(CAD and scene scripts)
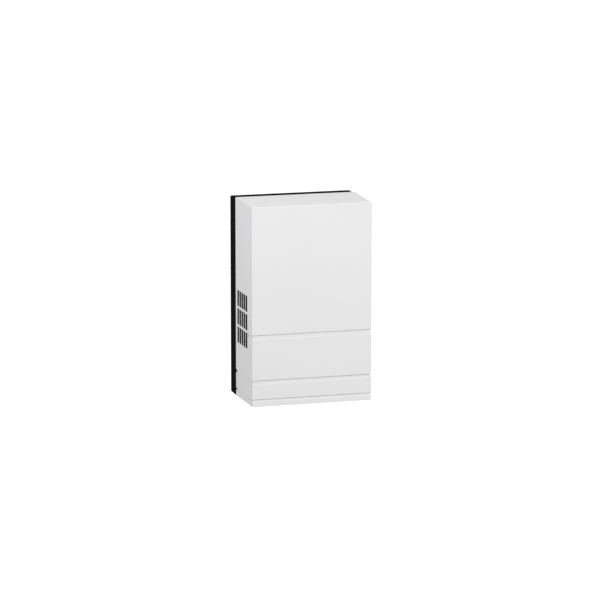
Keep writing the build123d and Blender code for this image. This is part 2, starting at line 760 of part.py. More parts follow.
coil_outline = (former_flange_width - 2 * coil_inset, coil_height)
coil_hole = (former_outer_width + 2 * coil_gap, former_outer_height + 2 * coil_gap)
secondary_span = (
    former_back_depth + former_flange_thickness + coil_gap, divider_depth - coil_gap,
)
primary_span = (
    divider_depth + former_flange_thickness + coil_gap,
    former_front_depth - former_flange_thickness - coil_gap,
)
with BuildPart() as secondary_winding:
    centred_ring(coil_outline, coil_hole, secondary_span, coil_corner_radius)
secondary_winding.part.label = "secondary_winding"
export_step(secondary_winding.part, "parts/secondary_winding.step")

with BuildPart() as primary_winding:
    centred_ring(coil_outline, coil_hole, primary_span, coil_corner_radius)
primary_winding.part.label = "primary_winding"
export_step(primary_winding.part, "parts/primary_winding.step")

# Clamp: one strip of steel over the front of the core, down both sides and out into two feet
with BuildPart() as transformer_clamp:
    clamp_front_depth = stack_front_depth + clamp_sheet
    block((-clamp_half_width, clamp_half_width), stack_span, (seat_depth, clamp_front_depth))
    for foot in both_sides((clamp_half_width - clamp_sheet, foot_end)):
        block(foot, stack_span, (seat_depth, seat_depth + clamp_sheet))
    block(
        (-stack_width / 2, stack_width / 2), stack_span, (seat_depth, stack_front_depth),
        mode=Mode.SUBTRACT,
    )
    for x in (-foot_screw_x, foot_screw_x):
        hole_span = (seat_depth, seat_depth + clamp_sheet)
        post(x, transformer_middle, hole_radius, hole_span, mode=Mode.SUBTRACT)
    bends = transformer_clamp.edges().filter_by(Axis.Z).group_by(Axis.Y)[0]
    fillet(bends, clamp_sheet)
transformer_clamp.part.label = "transformer_clamp"
export_step(transformer_clamp.part, "parts/transformer_clamp.step")

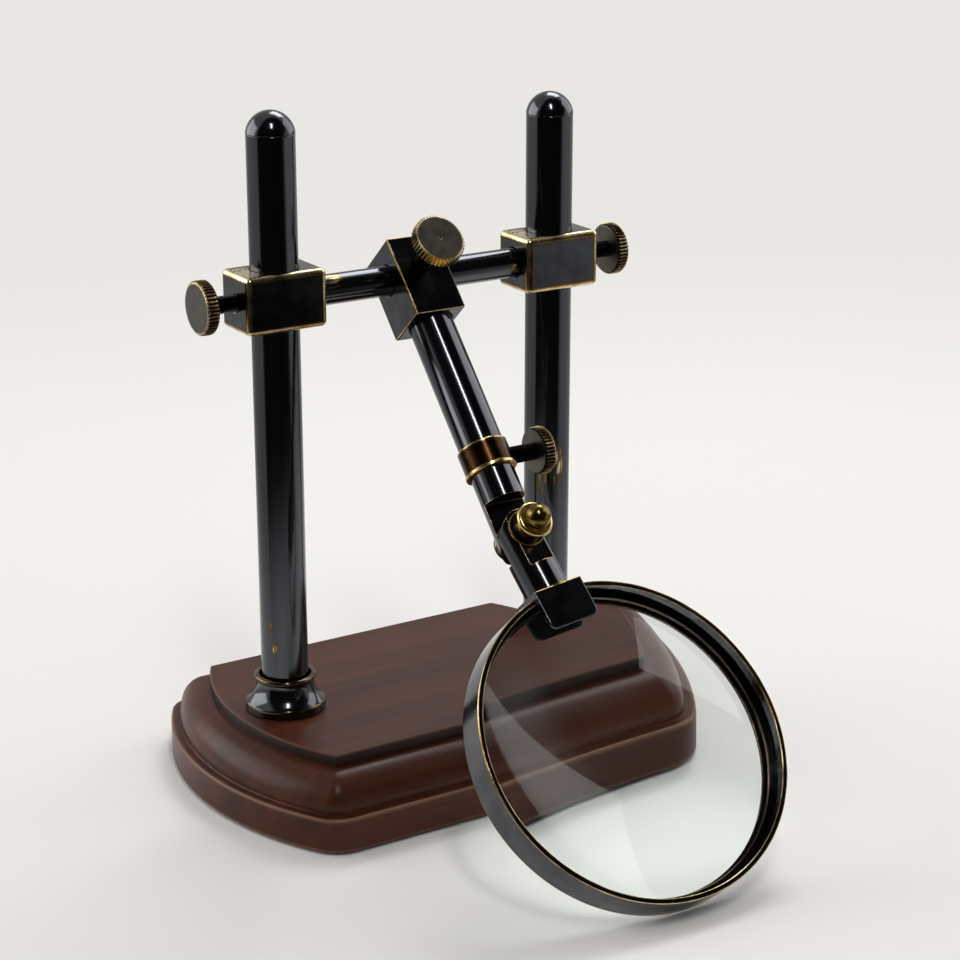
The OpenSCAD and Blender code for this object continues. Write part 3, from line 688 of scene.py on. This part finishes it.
def knurled_brass(piece, head_radius, reach, patch=None):
    """Black in the grooves and on the thread, brown on the face, copper-gold ridges. The
    patch is the middle of a place on the rim that fingers have worn bright."""
    metal, add = new_material("knurled brass, " + piece)
    place = add("TexCoord", {}, {}).outputs["Object"]
    flat = add("VectorMath", TIMES, {0: place, 1: (1, 1, 0)})
    radius = add("VectorMath", {"operation": "LENGTH"}, {0: flat}).outputs["Value"]

    def outside(band):
        """Rises from 0 to 1 across that band of the head."""
        start, full = ((head_radius - inset) * MM for inset in band)
        return add("MapRange", {}, {"Value": radius, "From Min": start, "From Max": full})

    # stains 4 mm across
    stains = add("TexNoise", {}, {"Vector": place, "Scale": 1 / 0.004, "Detail": 4.0})
    ridge = outside(RIDGE_BAND)
    uneven = add("MapRange", {}, {"Value": stains, "From Min": 0.3, "From Max": 0.6})
    ridge = add("Math", TIMES, {0: ridge, 1: uneven})
    height = add("SeparateXYZ", {}, {"Vector": place}).outputs["Z"]
    on_head = add("Math", {"operation": "GREATER_THAN"}, {0: height, 1: (reach - 0.05) * MM})
    in_groove = outside(GROOVE_BAND)
    face = add("MixRGB", {}, {"Fac": stains, "Color1": FACE_DARK, "Color2": FACE_LIGHT})
    colour = add("MixRGB", {}, {"Fac": on_head, "Color1": THREAD_BLACK, "Color2": face})
    colour = add("MixRGB", {}, {"Fac": in_groove, "Color1": colour, "Color2": GROOVE_BLACK})
    colour = add("MixRGB", {}, {"Fac": ridge, "Color1": colour, "Color2": RIDGE_BRASS})
    below_face = (reach + HEAD_THICKNESS - 0.3) * MM
    face_edge = add("MapRange", {}, {
        "Value": height, "From Min": below_face - 0.4 * MM, "From Max": below_face,
    })
    outer = outside(RIM_BAND)
    rim = add("Math", TIMES, {0: face_edge, 1: outer})
    rim = add("Math", TIMES, {0: rim, 1: uneven})
    colour = add("MixRGB", {}, {"Fac": rim, "Color1": colour, "Color2": RIM_BRASS})
    if patch:
        off = add("VectorMath", {"operation": "DISTANCE"}, {
            0: place, 1: (patch[0] * MM, patch[1] * MM, below_face),
        })
        near = add("MapRange", {}, {
            "Value": off.outputs["Value"], "From Min": 6 * MM, "From Max": 2 * MM,
        })
        near = add("Math", TIMES, {0: near, 1: outer})
        colour = add("MixRGB", {}, {"Fac": near, "Color1": colour, "Color2": FINGERED_BRASS})
    # rings left by facing the head in the lathe, 0.35 mm apart
    rings = add("TexWave", {"wave_type": "RINGS", "rings_direction": "Z"}, {
        "Vector": place, "Scale": 1 / 0.00035 / tau, "Distortion": 1.5, "Detail Scale": 2.0,
    })
    turned = add("Bump", {}, {"Height": rings, "Strength": 0.12, "Distance": 0.00004})
    shine = add("MapRange", {}, {"Value": stains, "To Min": 0.26, "To Max": 0.42})
    surface = add("BsdfPrincipled", {}, {
        "Base Color": colour, "Metallic": 1.0, "Roughness": shine, "Normal": turned,
    })
    add("OutputMaterial", {}, {"Surface": surface})
    return metal


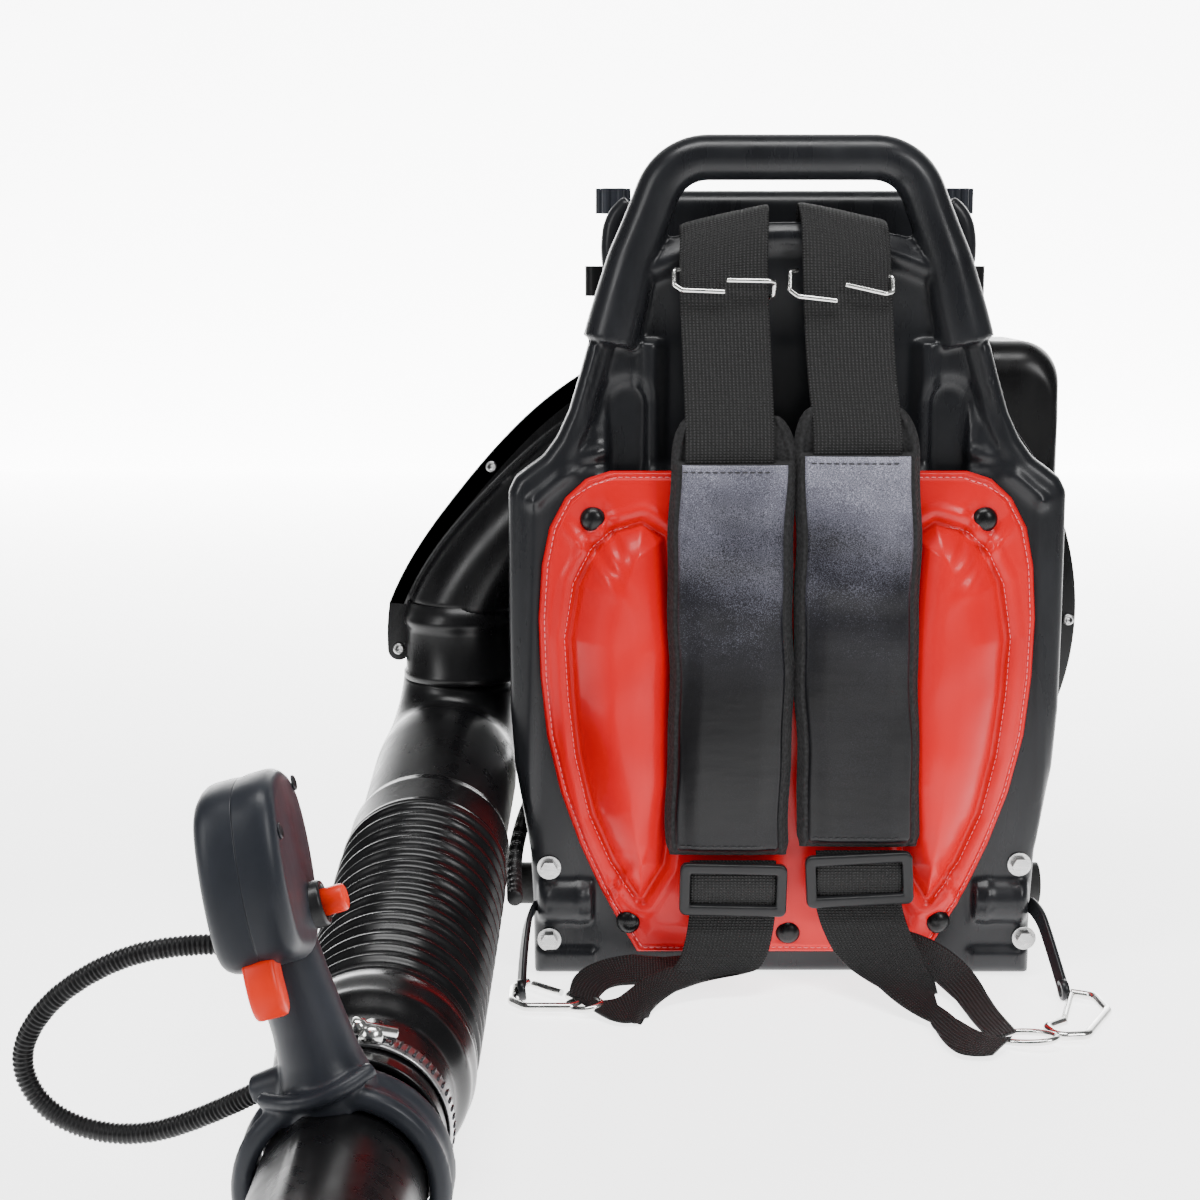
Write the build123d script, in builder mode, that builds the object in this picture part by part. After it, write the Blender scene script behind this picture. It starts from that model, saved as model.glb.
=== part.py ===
from build123d import *
import os
from math import cos, radians, sin, sqrt, tan

# Backpack leaf blower, 63 cc class. Millimetres, +Z up. The origin is the centre of the
# underside of the base, the wearer's back lies against the pad at -Y, and the blow tube
# runs forward along -Y. Each sub-part is one node and one STEP file.

os.makedirs("parts", exist_ok=True)

# ---- driving dimensions -------------------------------------------------------------
HEIGHT = 490.0          # floor to the top of the carrying handle
FRAME_FRONT = -120.0    # front face of the back frame, along Y
FRAME_DEPTH = 25.0
HANDLE_D = 26.0
BASE_HALF_X = 140.0
BASE_HALF_Y = 120.0
BASE_T = 10.0

CRANK_Z = 195.0         # crankshaft height; the shaft runs along Y through X = 0
FAN_Y = -40.0           # parting plane of the fan scroll
SCROLL_HALF = 46.0      # half the scroll's depth
SCROLL_WALL = 3.0
SCROLL_RIM = 14.0       # how far the parting flange stands out
DUCT_X = -198.0         # centre of the fan outlet
DUCT_R = 40.0           # outside radius of the outlet collar
DUCT_BOTTOM = 165.0

CYL_TILT = 40.0         # the cylinder leans to +X
BORE_R = 24.0
STROKE = 35.0

TUBE_R = 35.0           # outside radius of the control tube
TUBE_WALL = 2.5
TUBE_START = (-212.0, -430.0, 49.0)
TUBE_END = (-218.0, -1230.0, 36.5)
ELBOW_END = (-206.0, -165.0, 85.0)
HOSE_MIDDLE = (-210.0, -290.0, 58.0)
RING_STATION = 85.0     # handle ring, along the tube from its start
GRIP_TILT = 16.0        # the grip leans to -X

WEB_W = 50.0            # shoulder webbing
WEB_T = 1.8
LOOM_D = 9.0            # corrugated throttle loom

RUN_FIT = 0.05          # radial clearance of a running fit
LOOSE = 0.35            # clearance between parts that move past each other


def save(block, name):
    """Label a finished sub-part and write its STEP file."""
    block.part.label = name
    export_step(block.part, f"parts/{name}.step")


def rod(points, bends, radius):
    """A round bar or cord along straight runs joined by tangent arcs."""
    with BuildPart() as bar:
        with BuildLine() as route:
            FilletPolyline(*points, radius=bends)
        start = route.wires()[0]
        with BuildSketch(Plane(origin=start @ 0, z_dir=start % 0)):
            Circle(radius)
        sweep()
    return bar.part


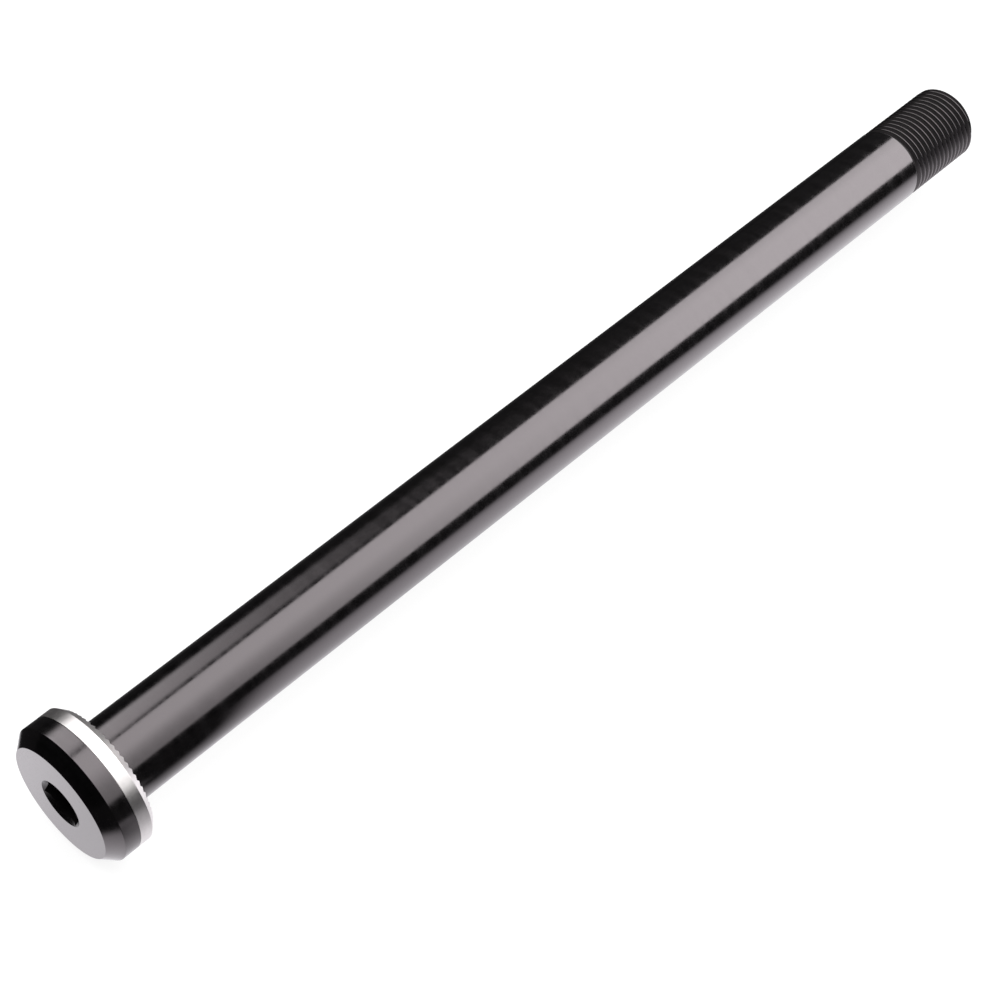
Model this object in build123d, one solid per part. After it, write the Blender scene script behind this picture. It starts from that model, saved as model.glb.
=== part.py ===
from build123d import *
import os
from math import radians, sqrt, tan, tau

# Bicycle thru axle: a turned aluminium axle and the serrated steel washer under its head.
# Millimetres. The axle stands on its head: the origin is the centre of the head's flat
# face, and +Z runs along the axis to the threaded tip.

# Lengths along the axis
clamp_length = 174.0  # from the washer's teeth to the tip
head_height = 4.27
bevel_height = 1.85
washer_thickness = 2.78  # from the head's seat to the tops of the teeth
pilot_setback = 0.2  # how far the pilot stops below the tops of the teeth
thread_length = 14.0  # from the relief groove to the tip, with the chamfer
relief_width = 0.95

# Diameters
head_diameter = 20.3
face_diameter = 17.0
pilot_diameter = 12.6
shank_diameter = 12.0
thread_diameter = 11.97  # major diameter of a 12 mm external thread, with its allowance
bore_diameter = 7.5

# Thread form
thread_pitch = 1.0
thread_depth_share = 0.6134  # depth of a metric external thread as a share of its pitch
flank_angle = 30.0  # each flank from the plane across the axis

# Hex socket
hex_across_flats = 6.0
hex_turn = 30.0  # degrees from a corner on +X to a flat square to it
hex_depth = 8.0  # full depth of the flats
hex_lip_margin = 0.08  # the round lead-in is this much wider than the corners, on the radius
drill_point_angle = 118.0

# Edges
root_fillet = 0.2
tip_chamfer = 0.2
bore_chamfer = 0.3

# Washer
washer_clearance = 0.05  # running clearance on the pilot, on the radius
washer_bore_chamfer = 0.35
washer_rim_bevel_width = 1.0
washer_rim_bevel_height = 1.0
tooth_count = 64
tooth_height = 0.27  # at the outer edge of the toothed face
tooth_land_share = 0.14  # flat top of a tooth as a share of the pitch

# Worked out from the values above
face_radius = face_diameter / 2
head_radius = head_diameter / 2
pilot_radius = pilot_diameter / 2
shank_radius = shank_diameter / 2
thread_radius = thread_diameter / 2
bore_radius = bore_diameter / 2

washer_top = head_height + washer_thickness
pilot_top = washer_top - pilot_setback
tip = washer_top + clamp_length
thread_start = tip - thread_length
shank_end = thread_start - relief_width

thread_depth = thread_depth_share * thread_pitch
relief_radius = thread_radius - thread_depth
flank_run = tan(radians(flank_angle))

hex_apothem = hex_across_flats / 2
hex_corner_radius = hex_across_flats / sqrt(3)
hex_lip_radius = hex_corner_radius + hex_lip_margin
drill_slope = tan(radians(drill_point_angle / 2))
drill_shoulder = hex_depth + (bore_radius - hex_apothem) / drill_slope
drill_apex = drill_shoulder - bore_radius / drill_slope

washer_outer_radius = head_radius
washer_bore_radius = pilot_radius + washer_clearance
toothed_radius = washer_outer_radius - washer_rim_bevel_width
tooth_pitch_angle = tau / tooth_count


def turned(points):
    """Solid of revolution about Z from a closed outline of (radius, height) points."""
    with BuildPart() as piece:
        with BuildSketch(Plane.XZ):
            with BuildLine():
                Polyline(*points, close=True)
            make_face()
        revolve(axis=Axis.Z)
    return piece.part


def axle_outline():
    """Outside of the axle, from the head's face up to the tip."""
    return [
        (0, 0),
        (face_radius, 0),
        (head_radius, bevel_height),
        (head_radius, head_height),
        (pilot_radius, head_height),
        (pilot_radius, pilot_top),
        (shank_radius, pilot_top),
        (shank_radius, shank_end),
        (relief_radius, shank_end + (shank_radius - relief_radius) * flank_run),
        (relief_radius, thread_start - (thread_radius - relief_radius) * flank_run),
        (thread_radius, thread_start),
        (thread_radius, tip - tip_chamfer),
        (thread_radius - tip_chamfer, tip),
        (0, tip),
    ]


def drilled_bore():
    """Long hole from the tip, with the drill's cone at its end and a chamfer at its mouth."""
    return turned(
        [
            (0, drill_apex),
            (bore_radius, drill_shoulder),
            (bore_radius, tip - bore_chamfer),
            (bore_radius + bore_chamfer, tip),
            (0, tip),
        ]
    )


def hex_socket():
    """Broached hexagon, two flats square to X, with a round 45 degree lead-in at the face."""
    with BuildPart() as socket:
        with BuildSketch():
            RegularPolygon(radius=hex_corner_radius, side_count=6, rotation=hex_turn)
        extrude(amount=drill_shoulder)
    return socket.part + turned([(0, 0), (hex_lip_radius, 0), (0, hex_lip_radius)])


def make_axle():
    body = turned(axle_outline())
    root = (
        body.edges()
        .filter_by(GeomType.CIRCLE)
        .filter_by_position(Axis.Z, head_height, head_height)
        .sort_by(SortBy.RADIUS)[0]
    )
    body = fillet(root, root_fillet)
    return body - drilled_bore() - hex_socket()


def tooth_gap():
    """V notch between two teeth: it narrows to a point on the axis, as radial serrations do."""
    reach = washer_outer_radius
    growth = reach / toothed_radius
    half_width = reach * tan(tooth_pitch_angle * (1 - tooth_land_share) / 2)
    depth = tooth_height * growth
    with BuildSketch(Plane.YZ.offset(reach)) as mouth:
        with BuildLine():
            Polyline(
                (-half_width, washer_top),
                (half_width, washer_top),
                (0, washer_top - depth),
                close=True,
            )
        make_face()
    return loft([mouth.sketch.face(), Vertex(0, 0, washer_top)])


def make_washer():
    ring = turned(
        [
            (washer_bore_radius + washer_bore_chamfer, head_height),
            (washer_outer_radius, head_height),
            (washer_outer_radius, washer_top - washer_rim_bevel_height),
            (toothed_radius, washer_top),
            (washer_bore_radius + washer_bore_chamfer, washer_top),
            (washer_bore_radius, washer_top - washer_bore_chamfer),
            (washer_bore_radius, head_height + washer_bore_chamfer),
        ]
    )
    gap = tooth_gap()
    gaps = [place * gap for place in PolarLocations(0, tooth_count)]
    return ring - gaps


parts = {"axle": make_axle(), "serrated_washer": make_washer()}

os.makedirs("parts", exist_ok=True)
for name, part in parts.items():
    export_step(part, f"parts/{name}.step")
    print(name, "volume", round(part.volume, 2), "mm3")
print("length over all", round(tip, 2), "mm")
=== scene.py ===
from math import radians, sqrt, tan, tau

import bmesh
import bpy
import numpy as np
from mathutils import Matrix, Vector


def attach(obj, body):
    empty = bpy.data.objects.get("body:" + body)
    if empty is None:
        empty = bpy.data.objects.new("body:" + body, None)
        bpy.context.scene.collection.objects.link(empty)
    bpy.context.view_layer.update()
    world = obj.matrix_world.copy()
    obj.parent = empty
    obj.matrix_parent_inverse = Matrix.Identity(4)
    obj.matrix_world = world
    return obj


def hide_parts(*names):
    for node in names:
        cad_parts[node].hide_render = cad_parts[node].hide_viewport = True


# Bicycle thru axle: the turned axle with its helical thread, and the serrated washer under its
# head. Lengths are in millimetres here and become metres in the meshes. The axle stands on its
# head: the origin is the centre of the head's flat face, and +Z runs along the axis to the tip.

MM = 0.001

# Axle, along its axis
CLAMP_LENGTH = 174.0  # from the washer's teeth to the tip
HEAD_HEIGHT = 4.27
BEVEL_HEIGHT = 1.85
WASHER_THICKNESS = 2.78
PILOT_SETBACK = 0.2  # how far the pilot stops below the tops of the teeth
THREAD_LENGTH = 14.0
RELIEF_WIDTH = 0.95

# Axle, radii
HEAD_RADIUS = 10.15
FACE_RADIUS = 8.5
PILOT_RADIUS = 6.3
SHANK_RADIUS = 6.0
THREAD_RADIUS = 5.985
BORE_RADIUS = 3.75

# Thread form
PITCH = 1.0
THREAD_DEPTH = 0.6134 * PITCH  # of a metric external thread
CREST_HALF_FLAT = PITCH / 16
CREST_ROUNDING = 0.06 * PITCH
ROOT_HALF_WIDTH = PITCH / 8
ROOT_ARC_RADIUS = 0.1443 * PITCH
FLANK_ANGLE = 30.0  # each flank from the plane across the axis
FLANK_TAN = tan(radians(FLANK_ANGLE))
HELIX_LEAD = 0.41 * PITCH  # height of the first crest over the thread's start, on +X

# Socket
HEX_APOTHEM = 3.0
HEX_DEPTH = 8.0
LIP_MARGIN = 0.08  # the round lip is this much wider than the hexagon's corners
HEX_CORNER_RADIUS = 2 * HEX_APOTHEM / sqrt(3)
LIP_RADIUS = HEX_CORNER_RADIUS + LIP_MARGIN
DRILL_POINT_ANGLE = 118.0
DRILL_TAN = tan(radians(DRILL_POINT_ANGLE / 2))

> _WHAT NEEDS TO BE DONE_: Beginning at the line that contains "obj.matrix_parent_inverse = Matrix.Identity(4)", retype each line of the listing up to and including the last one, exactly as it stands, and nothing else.

> _COMPLETE OUTPUT_:
    obj.matrix_parent_inverse = Matrix.Identity(4)
    obj.matrix_world = world
    return obj


def hide_parts(*names):
    for node in names:
        cad_parts[node].hide_render = cad_parts[node].hide_viewport = True


# Bicycle thru axle: the turned axle with its helical thread, and the serrated washer under its
# head. Lengths are in millimetres here and become metres in the meshes. The axle stands on its
# head: the origin is the centre of the head's flat face, and +Z runs along the axis to the tip.

MM = 0.001

# Axle, along its axis
CLAMP_LENGTH = 174.0  # from the washer's teeth to the tip
HEAD_HEIGHT = 4.27
BEVEL_HEIGHT = 1.85
WASHER_THICKNESS = 2.78
PILOT_SETBACK = 0.2  # how far the pilot stops below the tops of the teeth
THREAD_LENGTH = 14.0
RELIEF_WIDTH = 0.95

# Axle, radii
HEAD_RADIUS = 10.15
FACE_RADIUS = 8.5
PILOT_RADIUS = 6.3
SHANK_RADIUS = 6.0
THREAD_RADIUS = 5.985
BORE_RADIUS = 3.75

# Thread form
PITCH = 1.0
THREAD_DEPTH = 0.6134 * PITCH  # of a metric external thread
CREST_HALF_FLAT = PITCH / 16
CREST_ROUNDING = 0.06 * PITCH
ROOT_HALF_WIDTH = PITCH / 8
ROOT_ARC_RADIUS = 0.1443 * PITCH
FLANK_ANGLE = 30.0  # each flank from the plane across the axis
FLANK_TAN = tan(radians(FLANK_ANGLE))
HELIX_LEAD = 0.41 * PITCH  # height of the first crest over the thread's start, on +X

# Socket
HEX_APOTHEM = 3.0
HEX_DEPTH = 8.0
LIP_MARGIN = 0.08  # the round lip is this much wider than the hexagon's corners
HEX_CORNER_RADIUS = 2 * HEX_APOTHEM / sqrt(3)
LIP_RADIUS = HEX_CORNER_RADIUS + LIP_MARGIN
DRILL_POINT_ANGLE = 118.0
DRILL_TAN = tan(radians(DRILL_POINT_ANGLE / 2))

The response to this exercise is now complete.